We call for the immediate commencement of negotiations to prevent a military conflict from erupting, and to resolve the underlying conflicts. Such negotiations should take place both bilaterally and through a renewed Six-Party  framework involving China, Japan, North Korea, Russia, South Korea and the United States.

The escalating tensions and threat of military conflict over North Korea’s nuclear and missile capabilities

makes a diplomatic solution of vital importance and the highest priority. The increasing risk of war – and possibly even the use of nuclear weapons by miscalculation, accident, or intent – is frightening.

More than three million citizens of Korea, China, USA and other countries lost their lives in the Korean War from 1950-1953. Should a war erupt again, the loss of lives could be considerably worse, especially if nuclear weapons are used. Indeed, a nuclear conflict erupting in Korea could engulf the entire world in a nuclear  catastrophe that would end civilization as we know it.

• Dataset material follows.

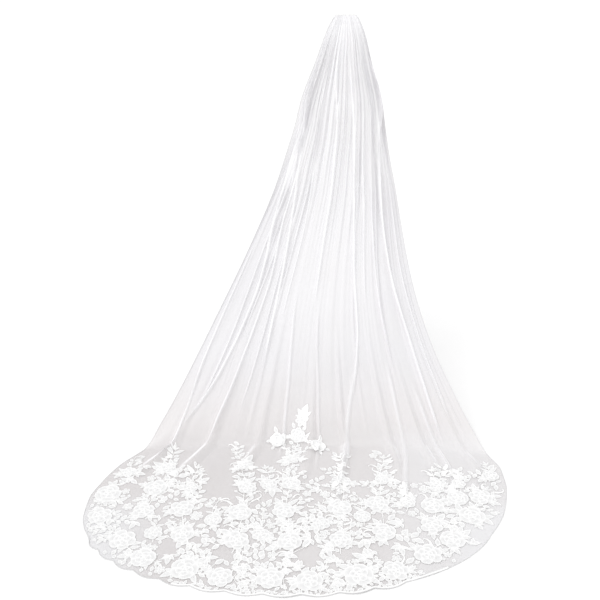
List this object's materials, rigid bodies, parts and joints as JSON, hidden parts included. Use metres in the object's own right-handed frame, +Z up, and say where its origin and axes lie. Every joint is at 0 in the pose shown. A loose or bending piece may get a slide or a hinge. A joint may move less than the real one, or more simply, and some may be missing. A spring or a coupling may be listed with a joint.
{
  "type": "bridal veil on a hair comb",
  "caption": "Long one-tier bridal veil: soft tulle gathered into a hair comb, hanging open down the back and out into a rounded train edged with corded floral lace sprays.",
  "frame": {"origin": "middle of the comb's spine, where the wearer's hair holds it, 1.66 m above the floor that the train lies on", "axes": "+Z up, the wearer faces +Y, the train runs out along -Y, +X is the wearer's right as seen from behind"},
  "size_m": [1.599, 1.6322, 1.6628],
  "materials": {
    "tulle": "sheer soft net with a faint sheen",
    "lace": "matt corded lace applique",
    "tape": "satin",
    "comb": "clear moulded plastic"
  },
  "bodies": {
    "root": {"tulle_panel": "tulle", "gathering_tape": "tape", "hair_comb": "comb", "lace_hem_1": "lace", "lace_hem_2": "lace", "lace_hem_3": "lace", "lace_hem_4": "lace", "lace_hem_5": "lace", "lace_hem_6": "lace", "lace_hem_7": "lace", "lace_tall_1": "lace", "lace_tall_2": "lace", "lace_tall_3": "lace", "lace_tall_4": "lace", "lace_tall_5": "lace", "lace_tall_6": "lace", "lace_tall_7": "lace", "lace_tall_8": "lace", "lace_edge_left": "lace", "lace_edge_right": "lace", "lace_posy_1": "lace", "lace_posy_2": "lace", "lace_posy_3": "lace", "lace_posy_4": "lace", "lace_posy_5": "lace", "lace_posy_6": "lace", "lace_posy_7": "lace"}
  },
  "joints": []
}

In supporting diplomacy rather than war, we:

  1. Oppose any pre-emptive use of force by any of the parties, which would be counter-productive and likely lead to nuclear war;
  2. Call on all parties to refrain from militaristic rhetoric and provocative military exercises;
  3. Encourage China, Japan, North Korea, Russia, South Korea and the United States to consider the phased and comprehensive approach for a North-East Asian Nuclear-Weapon-Free Zone with a 3+3 arrangement*, which already has cross-party support in Japan and South Korea and interest from the North Korean government;
  4. Encourage China, Japan, North Korea, Russia, South Korea and the United States to also consider options and modalities for turning the 1953 Armistice Agreement into a formal end to the 1950-1953 Korean War;
  5. Welcome the call of the UN Secretary-General for a resumption of Six-Party talks and his offer to assist in negotiations;
  6. Welcome also the offer of the European Union to assist in diplomatic negotiations, as they did successfully in the negotiations on Iran’s nuclear program;
  7. Call on the United Nations Security Council to prioritise a diplomatic solution to the conflict.